As you draft, watch for banned openings and empty phrases. Cut lines such as “I have always been passionate about helping others” unless you immediately replace them with a scene or pattern of action that proves the claim. Replace “I learned many valuable lessons” with the lesson itself. Replace “This opportunity would mean the world to me” with what the support would concretely allow you to do.

Revise for the Reader: Ask “So What?” in Every Section

Revision is where a decent draft becomes persuasive. Read each paragraph and identify its job. Is it providing context, showing action, proving impact, or interpreting significance? If you cannot name the job, the paragraph may be unfocused.

Then test the essay for progression. Each paragraph should lead naturally to the next. A reader should feel that the essay is moving from lived experience to earned insight to credible future direction. If transitions feel abrupt, add a sentence that explains the connection: how one responsibility led to a skill, how one challenge clarified a goal, or how one result exposed the next need.
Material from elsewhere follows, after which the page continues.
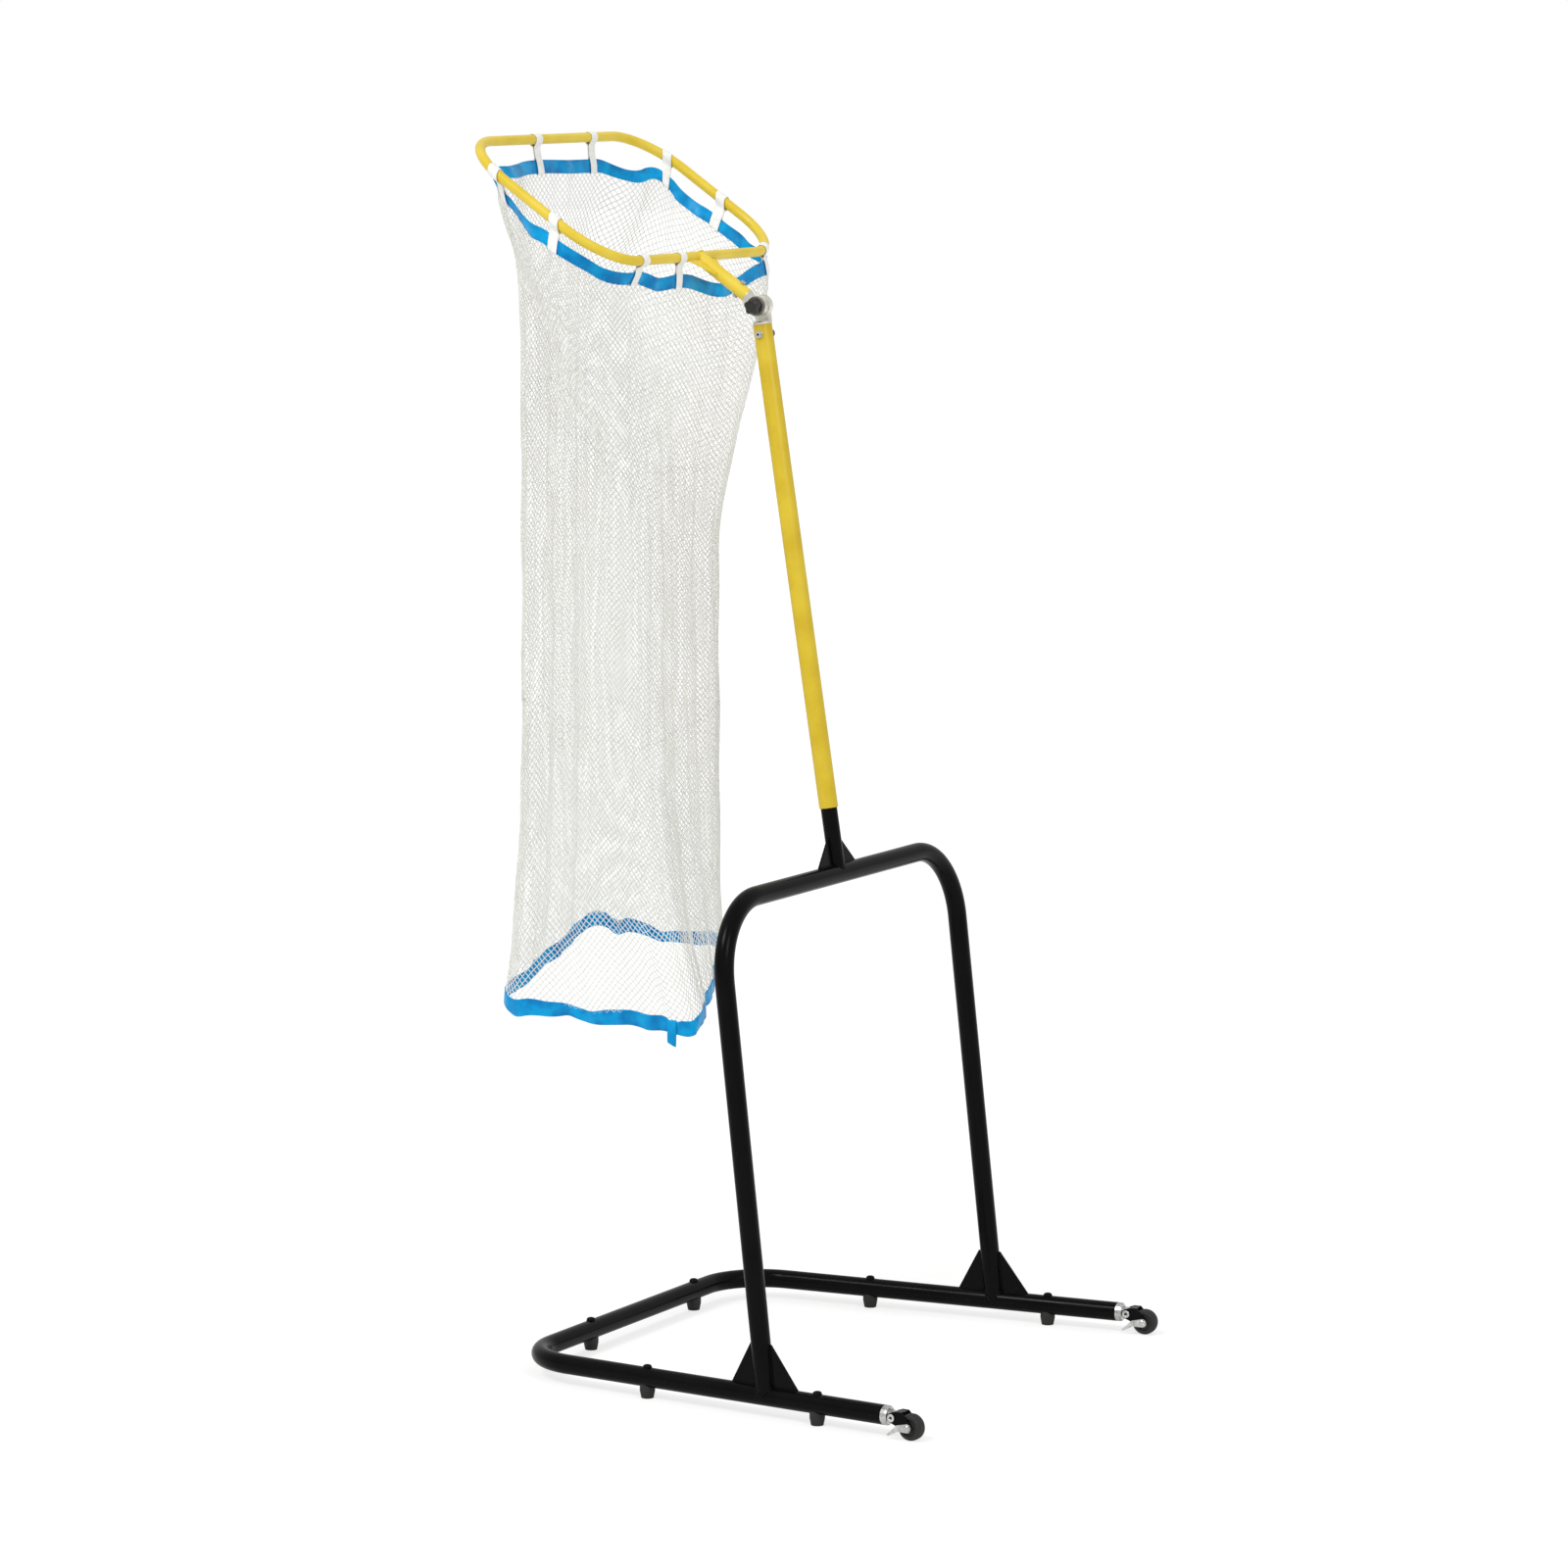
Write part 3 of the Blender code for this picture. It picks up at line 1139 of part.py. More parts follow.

Use this revision checklist:

  • Opening: Does the first paragraph begin with a concrete moment rather than a generic claim?
  • Evidence: Have you included details, numbers, timeframes, or responsibilities where honest and relevant?
  • Reflection: After each major example, have you explained why it matters?
  • Fit: Does the essay make clear why support matters for your education at Stetson specifically, without resorting to generic college language?
  • Focus: Can a reader summarize your central message in one sentence?
  • Style: Have you cut filler, clichés, and passive constructions where an active subject exists?

Finally, read the essay aloud. Your ear will catch inflated phrasing, repeated words, and sentences that hide the actor. Competitive essays often improve when they become simpler, not more ornate.

Common Mistakes to Avoid

Mistake 1: Writing a résumé in paragraph form. Listing activities without a through-line gives the reader information but not insight. Choose fewer examples and develop them.

Mistake 2: Confusing struggle with reflection. A hard experience is not automatically meaningful on the page. You still need to explain what you did with it and what it changed.

Mistake 3: Making vague claims about passion. If you care deeply about something, show the pattern of action that proves it. Readers trust behavior more than declarations.

Mistake 4: Overstating certainty. You do not need a perfect life plan. It is enough to show direction, seriousness, and a thoughtful next step.

Mistake 5: Forgetting the scholarship purpose. This essay is not only about who you have been. It is also about why supporting your education at Stetson makes sense now.

Mistake 6: Ending with a generic thank-you. Courtesy matters, but your final lines should leave the reader with a clear sense of your trajectory. End on a grounded statement about what support would help you do, contribute, or sustain.

Final Polishing Strategy Before You Submit

Set the draft aside for a day if you can. Then return with two editing passes. In the first pass, edit for argument: underline the sentence that best captures your central message. If the rest of the essay does not support that sentence, revise for alignment. In the second pass, edit for language: shorten long sentences, replace abstractions with specifics, and remove any line that could appear in almost anyone’s essay.

If possible, ask a trusted reader one question only: What do you think this essay says I will bring to Stetson? If their answer is vague, your essay needs sharper evidence or clearer reflection. If their answer matches your intended message, you are close.

Your goal is not to sound flawless. Your goal is to sound credible, thoughtful, and ready to use opportunity well. The strongest scholarship essays do not beg for approval. They show a person who has already been acting with purpose and who can explain, with precision, why support will matter now.

FAQ

How personal should my scholarship essay be?
Personal enough to feel real, but selective enough to stay focused. Choose details that help the reader understand your judgment, responsibilities, and direction. You do not need to share every hardship; you need to share what best explains your growth and goals.
Should I focus more on financial need or achievement?
Usually the strongest essay connects both, if the application allows it. Show what you have already done with the opportunities and responsibilities you have had, then explain how support would help you continue or deepen that work. Avoid treating need as the entire essay unless the prompt specifically asks for that.
What if I do not have major awards or leadership titles?
You can still write a strong essay. Committees often respond well to applicants who show reliability, initiative, and growth through work, family responsibilities, community involvement, or steady academic effort. Focus on actions and outcomes, not prestige.